Hidayah Allah adalah sesuatu yang sangat misterius, yang akan diberikan-Nya kepada siapa saja yang menginginkannya. Dia tidak bisa dihalangi oleh kokohnya tembok istana, jeruji besi penjara, bahkan kobaran api dan siksaan yang menyakitkan. Sebaliknya, dia juga tidak terjamin akan masuk ke dalam hati sekalipun berada pada lingkungan terbaik dan hidup berdampingan dengan orang-orang baik.

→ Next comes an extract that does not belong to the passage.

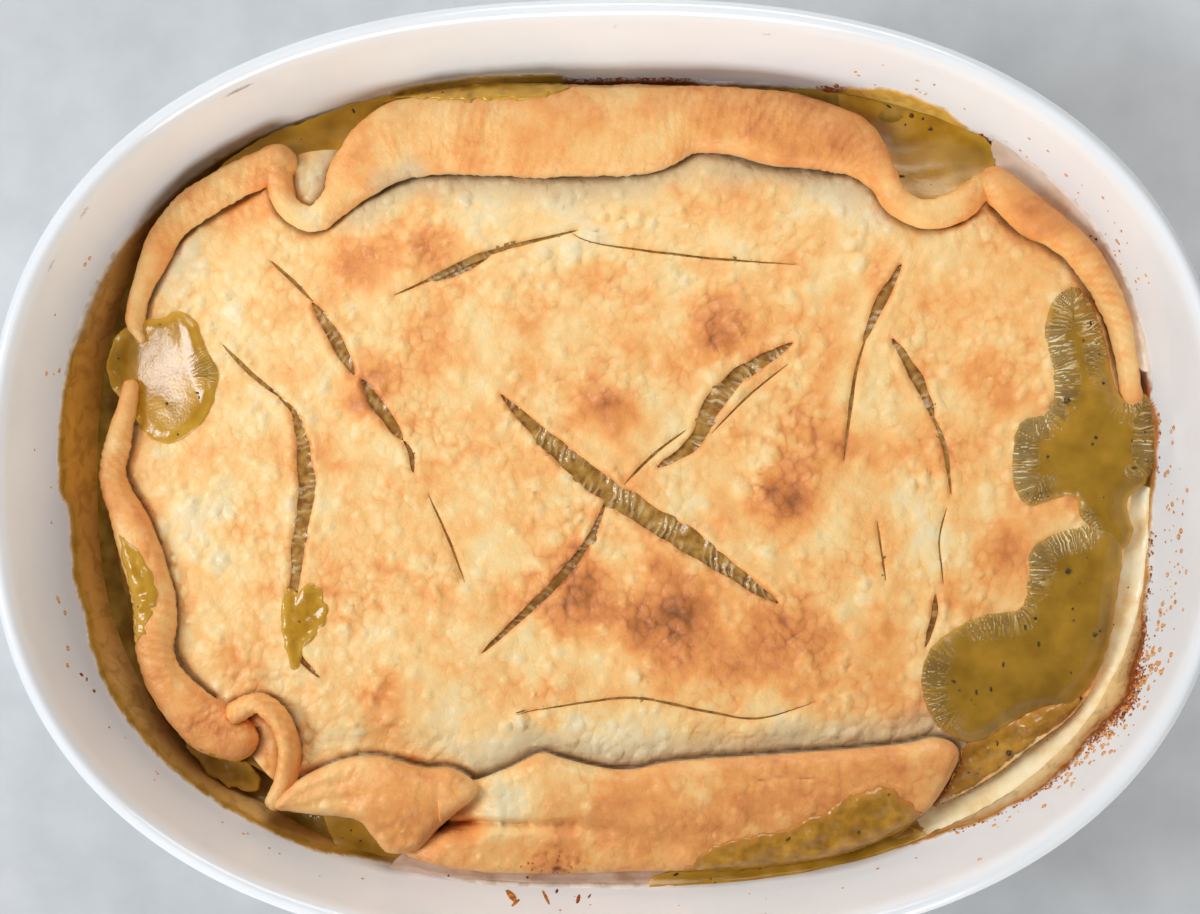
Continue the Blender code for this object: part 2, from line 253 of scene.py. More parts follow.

Istri Nabi Nuh dan Nabi Luth, tidak mendapatkan hidayah sekalipun seranjang dengan manusia utama. Anak Nabi Nuh juga durhaka sekalipun dididik oleh seorang Rasul Ulul 'Azmi. Abu Thalib paman Rasulullah yang baik tidak juga mendapat hidayah sekalipun selalu mendampingi beliau dalam berdakwah.

Makanya kita tidak perlu heran bila ada di antara jebolan Mesir dan Arab Saudi menjadi penghalang kemajuan Islam. Suka mempermainkan dan memperolok-olokkan agama. Bahkan memerangi dakwah kebenaran serta menjadi ikon sebagai penyesat umat.

Dan sebaliknya, justru pembela dan pejuang Islam itu munculnya dari jebolan Amerika, Eropa dan Jepang. Labelnya memang bukan ahli agama, tapi hatinya dipenuhi sinar hidayah yang bisa memancar kepada lingkungan sekitarnya.

Terimalah hidayah, karena ia ada di manapun, sekalipun di atas ranjang Fir'aun. Dan buanglah kesesatan, karena ia selalu mengintai, sekalipun di kamar seorang rasul.

Hidayah tidak bergantung kepada tinggi rendahnya ilmu, tapi kepada kebersihan dan kesiapan hati yang mau menampungnya.

Tidak perlu bangga dengan ketinggian ilmu dan merasa remeh atas kesederhanaan pengetahuan. Kita tidak tahu, hati yang mana lebih dekat kepada Allah dan dicintai-Nya.

Ya Allah, teguhkanlah kami di atas jalan yang lurus.